*Written task*
Write out exactly the lines between the line containing "in imported if" and the line containing "Inputs = dict[str | int, object]", including both of those lines, and nothing more.

*Raw data*
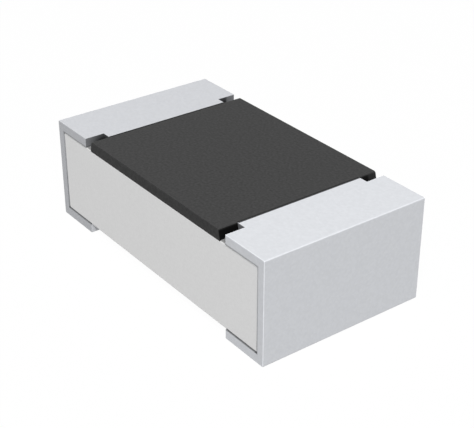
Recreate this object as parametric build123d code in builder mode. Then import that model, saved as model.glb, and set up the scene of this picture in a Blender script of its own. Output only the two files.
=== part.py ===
"""Thick-film chip resistor, size 1608 metric (0603 inch), with wrap-around terminals.

The origin is at the centre of the ceramic block: +X runs along the length, +Y across the width
and +Z up through the black cover. Lengths are in millimetres, angles in degrees.

The chip is a ceramic block that carries thin printed and plated layers. Each layer takes its
shape from the ones below it: it is the outer form that the layer reaches, less what is there
already. The two ends are alike, so every end layer is drawn once, at the +X end.
"""
import os

from build123d import *

# Overall size of the finished chip, over its terminals
chip_length = 1.60
chip_width = 0.857
chip_height = 0.503

# Layers of a terminal, from the ceramic outwards
electrode_thickness = 0.013
end_wall_thickness = 0.020
end_lap_thickness = 0.010
nickel_thickness = 0.010
tin_thickness = 0.013

# Outline of a terminal, over its tin. Its sides stand out past the ceramic's by the side step
terminal_length = 0.254
side_step = 0.003
tab_width = 0.660
notch_depth = 0.036
terminal_end_radius = 0.006
terminal_side_radius = 0.002

# Ceramic block
substrate_end_radius = 0.012
substrate_side_radius = 0.006

# Resistive film between the electrodes, with its laser cut
film_thickness = 0.010
film_width = 0.50
film_overlap = 0.045
tongue_length = 0.125
print_slope_length = 0.015
trim_kerf = 0.024
trim_offset = 0.13
trim_depth = 0.28
trim_run = 0.17

# Glass coat over the film
glass_thickness = 0.009
glass_margin = 0.022

# Black resin cover: the draft is the slope of its two ends from upright
cover_thickness = 0.0465
cover_draft = 13
cover_end_radius = 0.012
cover_side_radius = 0.003

# Sizes that follow from the ones above
plating_thickness = nickel_thickness + tin_thickness
plate_thickness = electrode_thickness + end_lap_thickness + plating_thickness
substrate_end = chip_length / 2 - end_wall_thickness - plating_thickness
substrate_width = chip_width - 2 * side_step
substrate_top = chip_height / 2 - plate_thickness
substrate_bottom = -substrate_top
half_width = chip_width / 2
tin_shoulder = chip_length / 2 - terminal_length
print_shoulder = tin_shoulder + plating_thickness
print_half_width = half_width - plating_thickness
tongue_half_width = tab_width / 2 - plating_thickness
cover_half_length = tin_shoulder - notch_depth
cover_foot = substrate_top - substrate_side_radius
cover_top = substrate_top + cover_thickness
tongue_end = cover_half_length - tongue_length
film_half_length = tongue_end + film_overlap


def block_form(width: float) -> Part:
    """Outer form of the ceramic at this width, with its end edges rounded and its sides sharp."""
    with BuildPart() as form:
        with BuildSketch(Plane.XY.offset(substrate_bottom)):
            Rectangle(2 * substrate_end, width)
        extrude(amount=substrate_top - substrate_bottom)
        fillet(form.edges().filter_by(Axis.Y), substrate_end_radius)
    return form.part


def cover_form(top: float) -> Part:
    """Outer form of the cover carried up to this height, with sloping ends and sharp edges."""
    with BuildPart() as form:
        with BuildSketch(Plane.XZ):
            with Locations((0, cover_foot)):
                Trapezoid(
                    2 * cover_half_length,
                    top - cover_foot,
                    90 - cover_draft,
                    align=(Align.CENTER, Align.MIN),
                )
        extrude(amount=substrate_width / 2, both=True)
    return form.part


def terminal_form(plating: float) -> Part:
    """Outer form of the +X terminal with this much plating over its printed metal.

    It is solid right through: the ceramic and whatever lies below a layer are cut from it.
    """
    end = substrate_end + end_wall_thickness + plating
    shoulder = print_shoulder - plating
    reach = electrode_thickness + end_lap_thickness + plating
    with BuildPart() as form:
        # Block round the end of the chip
        with BuildSketch(Plane.XY.offset(substrate_bottom - reach)):
            with Locations(((shoulder + end) / 2, 0)):
                Rectangle(end - shoulder, 2 * (print_half_width + plating))
        extrude(amount=substrate_top - substrate_bottom + 2 * reach)
        # Tab on the top plate, which runs in under the cover's sloping end
        with BuildSketch(Plane.XY.offset(substrate_top)):
            with Locations(((tongue_end + shoulder) / 2, 0)):
                Rectangle(shoulder - tongue_end, 2 * (tongue_half_width + plating))
        extrude(amount=reach)
    return form.part


def bridge_form(half_length: float, width: float, cover: float) -> Part:
    """Outer form of a print that spans the gap between the two tongues and steps up onto them."""
    low = substrate_top + cover
    high = low + electrode_thickness
    step = tongue_end - cover
    with BuildPart() as form:
        with BuildSketch(Plane.XZ):
            with BuildLine():
                Polyline(
                    (0, substrate_top),
                    (half_length, substrate_top),
                    (half_length, high),
                    (step, high),
                    (step - print_slope_length, low),
                    (0, low),
                )
                mirror(about=Plane.YZ)
            make_face()
        extrude(amount=width / 2, both=True)
    return form.part


# Alumina substrate, with its side faces' edges rounded
with BuildPart() as ceramic_substrate:
    add(block_form(substrate_width))
    substrate_sides = ceramic_substrate.faces().filter_by(Axis.Y)
    fillet(substrate_sides.edges(), substrate_side_radius)
ceramic_substrate.part.label = "ceramic_substrate"

# Rooms that the metal leaves: for the ceramic, right through the chip's width, and for the cover
ceramic_room = block_form(chip_width)
cover_room = cover_form(chip_height)

# Silver electrode printed on the top face: a pad, and a narrower tongue in under the cover
with BuildPart() as top_electrode_right:
    with BuildSketch(Plane.XY.offset(substrate_top)):
        pad_end = substrate_end - substrate_end_radius
        with Locations(((print_shoulder + pad_end) / 2, 0)):
            Rectangle(pad_end - print_shoulder, 2 * print_half_width)
        with Locations(((tongue_end + print_shoulder) / 2, 0)):
            Rectangle(print_shoulder - tongue_end, 2 * tongue_half_width)
    extrude(amount=electrode_thickness)
top_electrode_right.part.label = "top_electrode_right"

# Silver electrode printed on the underside, as a plain pad
with BuildPart() as bottom_electrode_right:
    with BuildSketch(Plane.XY.offset(substrate_bottom - electrode_thickness)):
        with Locations(((print_shoulder + pad_end) / 2, 0)):
            Rectangle(pad_end - print_shoulder, 2 * print_half_width)
    extrude(amount=electrode_thickness)
bottom_electrode_right.part.label = "bottom_electrode_right"

# Outer forms of the end electrode, of the nickel over it and of the tin over both
end_electrode_form = terminal_form(0)
nickel_form = terminal_form(nickel_thickness)

with BuildPart() as tin_form:
    add(terminal_form(plating_thickness))
    end_edges = tin_form.edges().filter_by(Axis.Y).group_by(Axis.X)[-1]
    fillet(end_edges, terminal_end_radius)
    outer_faces = tin_form.faces().filter_by(Axis.Y).group_by(Axis.Y)
    fillet(outer_faces[0].edges() + outer_faces[-1].edges(), terminal_side_radius)

# End electrode, which wraps the end of the ceramic and laps both printed pads
with BuildPart() as end_electrode_right:
    add(end_electrode_form)
    add(ceramic_room, mode=Mode.SUBTRACT)
    add(top_electrode_right.part, mode=Mode.SUBTRACT)
    add(bottom_electrode_right.part, mode=Mode.SUBTRACT)
    add(cover_room, mode=Mode.SUBTRACT)
end_electrode_right.part.label = "end_electrode_right"

# Nickel barrier over all of the printed metal that the cover leaves bare, edges included
with BuildPart() as nickel_barrier_right:
    add(nickel_form)
    add(end_electrode_form, mode=Mode.SUBTRACT)
    add(ceramic_room, mode=Mode.SUBTRACT)
    add(cover_room, mode=Mode.SUBTRACT)
nickel_barrier_right.part.label = "nickel_barrier_right"

# Tin plating, the skin of the terminal, over nickel that it hides on every side
with BuildPart() as tin_plating_right:
    add(tin_form.part)
    add(nickel_form, mode=Mode.SUBTRACT)
    add(ceramic_room, mode=Mode.SUBTRACT)
    add(cover_room, mode=Mode.SUBTRACT)
tin_plating_right.part.label = "tin_plating_right"

# Resistive film, then the glass coat over it, both before the laser cut
film_form = bridge_form(film_half_length, film_width, film_thickness)
glass_form = bridge_form(
    film_half_length + glass_margin,
    film_width + 2 * glass_margin,
    film_thickness + glass_thickness,
)

# Cut that trims the resistance: in from one side of the film, then along it
with BuildPart() as trim_cut:
    cut_start = -film_width / 2 - glass_margin - trim_kerf
    cut_turn = trim_depth - film_width / 2
    with BuildSketch(Plane.XY.offset(substrate_top)):
        with BuildLine():
            Polyline(
                (-trim_offset, cut_start),
                (-trim_offset, cut_turn),
                (-trim_offset + trim_run, cut_turn),
            )
        trace(line_width=trim_kerf)
    extrude(amount=electrode_thickness + film_thickness + glass_thickness)

with BuildPart() as resistive_film:
    add(film_form)
    add(top_electrode_right.part, mode=Mode.SUBTRACT)
    mirror(top_electrode_right.part, about=Plane.YZ, mode=Mode.SUBTRACT)
    add(trim_cut.part, mode=Mode.SUBTRACT)
resistive_film.part.label = "resistive_film"

with BuildPart() as glass_coat:
    add(glass_form)
    add(film_form, mode=Mode.SUBTRACT)
    add(top_electrode_right.part, mode=Mode.SUBTRACT)
    mirror(top_electrode_right.part, about=Plane.YZ, mode=Mode.SUBTRACT)
    add(trim_cut.part, mode=Mode.SUBTRACT)
glass_coat.part.label = "glass_coat"

# Resin cover: its rim is rounded, and it fills the laser cut and the film's steps
with BuildPart() as resin_overcoat:
    add(cover_form(cover_top))
    top_edges = resin_overcoat.edges().group_by(Axis.Z)[-1]
    fillet(top_edges.filter_by(Axis.Y), cover_end_radius)
    cover_sides = resin_overcoat.faces().filter_by(Axis.Y)
    foot_edges = resin_overcoat.edges().group_by(Axis.Z)[0]
    fillet(cover_sides.edges() - foot_edges, cover_side_radius)
    add(ceramic_substrate.part, mode=Mode.SUBTRACT)
    add(top_electrode_right.part, mode=Mode.SUBTRACT)
    mirror(top_electrode_right.part, about=Plane.YZ, mode=Mode.SUBTRACT)
    add(resistive_film.part, mode=Mode.SUBTRACT)
    add(glass_coat.part, mode=Mode.SUBTRACT)
resin_overcoat.part.label = "resin_overcoat"

# Files, one for each piece, with the layers of the -X end mirrored from those of the +X end
os.makedirs("parts", exist_ok=True)

for piece in (ceramic_substrate, resistive_film, glass_coat, resin_overcoat):
    export_step(piece.part, f"parts/{piece.part.label}.step")

for piece in (
    top_electrode_right,
    bottom_electrode_right,
    end_electrode_right,
    nickel_barrier_right,
    tin_plating_right,
):
    export_step(piece.part, f"parts/{piece.part.label}.step")
    with BuildPart() as left_piece:
        mirror(piece.part, about=Plane.YZ)
    left_piece.part.label = piece.part.label.replace("right", "left")
    export_step(left_piece.part, f"parts/{left_piece.part.label}.step")
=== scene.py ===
"""Thick-film chip resistor, size 1608 metric (0603 inch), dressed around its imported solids.

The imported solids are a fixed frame. Every skin that shows, which is the ceramic block, the two
tinned terminals and the black cover, is modelled again here with fine, smooth edges and stands
for its solid. The layers under them stay as they are and get their finishes. Shapes are drawn in
millimetres round the centre of the ceramic block and brought to metres when they are finished.
"""

import logging
import math
from collections.abc import Callable, Iterable, Iterator
from contextlib import contextmanager
from dataclasses import dataclass, replace
from enum import Enum, IntEnum
from functools import reduce

import bpy
from bpy.types import Material, Node, NodeSocket, NodeTree, Object
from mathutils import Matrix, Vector


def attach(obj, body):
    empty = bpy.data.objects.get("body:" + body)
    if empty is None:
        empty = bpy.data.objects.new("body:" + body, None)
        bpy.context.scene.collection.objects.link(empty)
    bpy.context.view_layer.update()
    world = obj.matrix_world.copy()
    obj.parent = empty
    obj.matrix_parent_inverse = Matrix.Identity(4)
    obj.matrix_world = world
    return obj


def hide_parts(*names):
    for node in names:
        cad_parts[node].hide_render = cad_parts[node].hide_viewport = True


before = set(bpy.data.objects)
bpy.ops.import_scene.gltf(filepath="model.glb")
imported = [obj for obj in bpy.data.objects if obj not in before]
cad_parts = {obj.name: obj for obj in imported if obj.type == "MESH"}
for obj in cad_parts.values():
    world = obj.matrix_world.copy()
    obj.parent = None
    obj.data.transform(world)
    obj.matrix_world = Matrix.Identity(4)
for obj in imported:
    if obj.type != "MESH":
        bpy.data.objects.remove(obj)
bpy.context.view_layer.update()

log = logging.getLogger("chip_resistor")

# A millimetre in metres, the part's only body, and white
MM = 0.001
BODY = "root"
WHITE = (1.0, 1.0, 1.0, 1.0)

# Places less than NEAR apart count as one while a shape is drawn, and corners less than WELD
# apart are joined when it is finished, both in millimetres. Faces that turn by less than FLAT
# degrees lie flat beside each other.
NEAR = 2e-5
WELD = 2e-4
FLAT = 1.0

Point = tuple[float, float, float]
EdgeTest = Callable[[Vector, Vector], bool]
FaceTest = Callable[[Vector, Vector], bool]
Inputs = dict[str | int, object]


class End(Enum):
    """The two ends of the chip, as its nodes name them: left is at -X and right at +X."""

    LEFT = "left"
    RIGHT = "right"


class Axis(IntEnum):
    """The chip's directions, by their place in a vector."""

    X = 0
    Y = 1
    Z = 2


class Elements(Enum):
    """What a selection picks on a mesh."""

    EDGES = "EDGE"
    FACES = "FACE"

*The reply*
cad_parts = {obj.name: obj for obj in imported if obj.type == "MESH"}
for obj in cad_parts.values():
    world = obj.matrix_world.copy()
    obj.parent = None
    obj.data.transform(world)
    obj.matrix_world = Matrix.Identity(4)
for obj in imported:
    if obj.type != "MESH":
        bpy.data.objects.remove(obj)
bpy.context.view_layer.update()

log = logging.getLogger("chip_resistor")

# A millimetre in metres, the part's only body, and white
MM = 0.001
BODY = "root"
WHITE = (1.0, 1.0, 1.0, 1.0)

# Places less than NEAR apart count as one while a shape is drawn, and corners less than WELD
# apart are joined when it is finished, both in millimetres. Faces that turn by less than FLAT
# degrees lie flat beside each other.
NEAR = 2e-5
WELD = 2e-4
FLAT = 1.0

Point = tuple[float, float, float]
EdgeTest = Callable[[Vector, Vector], bool]
FaceTest = Callable[[Vector, Vector], bool]
Inputs = dict[str | int, object]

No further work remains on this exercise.